Ces modèles sont bien adaptés à la reconnaissance multi-locuteur.


Améliorations et Performances de l'approche globale

Si les performances sont satisfaisantes, il est possible de les améliorer en ajoutant des connaissances linguistiques. Il s'agit alors d'une méthode semi-globale, appliquée dès que sont utilisés des dictionnaires de grande taille et que la reconnaissance a lieu sur des mots enchaînés.

On peut, pour cela, décrire toutes les phrases du langage sous forme de succession d'unités phonétiques dans un graphe.

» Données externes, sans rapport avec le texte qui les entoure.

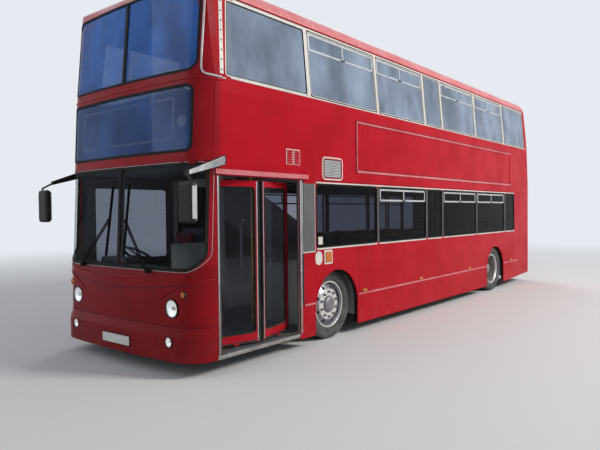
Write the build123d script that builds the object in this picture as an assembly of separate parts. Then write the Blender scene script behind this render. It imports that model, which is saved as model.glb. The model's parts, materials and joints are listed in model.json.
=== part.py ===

Il faut alors reconnaître le graphe le plus ressemblant à la phrase prononcée. Le taux d'erreur est alors réduit ainsi que le temps de réponse.

La solution la plus usitée est d'intégrer ces connaissances linguistiques sous forme stochastique grâce à un modèle de Markov. On connaît alors la probabilité qu'un mot en suive un autre.

Pour la reconnaissance monolocuteur de petit vocabulaire, on atteint des résultats proches de 99%. Voici un tableau regroupant différents systèmes basés sur les modèles Markovien :

Laboratoire

Système Locuteur Vocabulaire % mots corrects Débit
Lincoln

Lincoln

Lincoln

dépendant

indépendant

991

991

94.5 %

89.9 %

continu

continu

Dragon

Dragon Writer

Dragon Writer

dépendant

indépendant

997

997

98.6 %

91.9 %

isolé

isolé

IBM

Tangora

Tangora

dépendant

dépendant

5.000

20.000

97.1 %

94.6 %

isolé

isolé

INRS INRS dépendant 75.000 89.5 % isolé


Conclusion de l'approche globale

Si l'approche globale est bien adaptée à la reconnaissance de mot isolé, elle pose des difficultés lors de la reconnaissance multi-locuteur de grands vocabulaires ainsi que la reconnaissance continue (mono et multi-locuteur) de grands vocabulaires.

La modélisation markovienne est à l'heure actuelle la méthode la plus performante pour résoudre la reconnaissance de mots isolés. Presque tous les systèmes commercialisés sont fondés sur l'utilisation de tels modèles. Par exemple, en reconnaissance de chiffres anglais multi-locuteurs prononcés en continu, les modèles Markoviens ont commis 0.5 % d'erreurs. Il faut aussi noter que les modèles Markoviens bénéficient de plus de 10 ans d'efforts continus.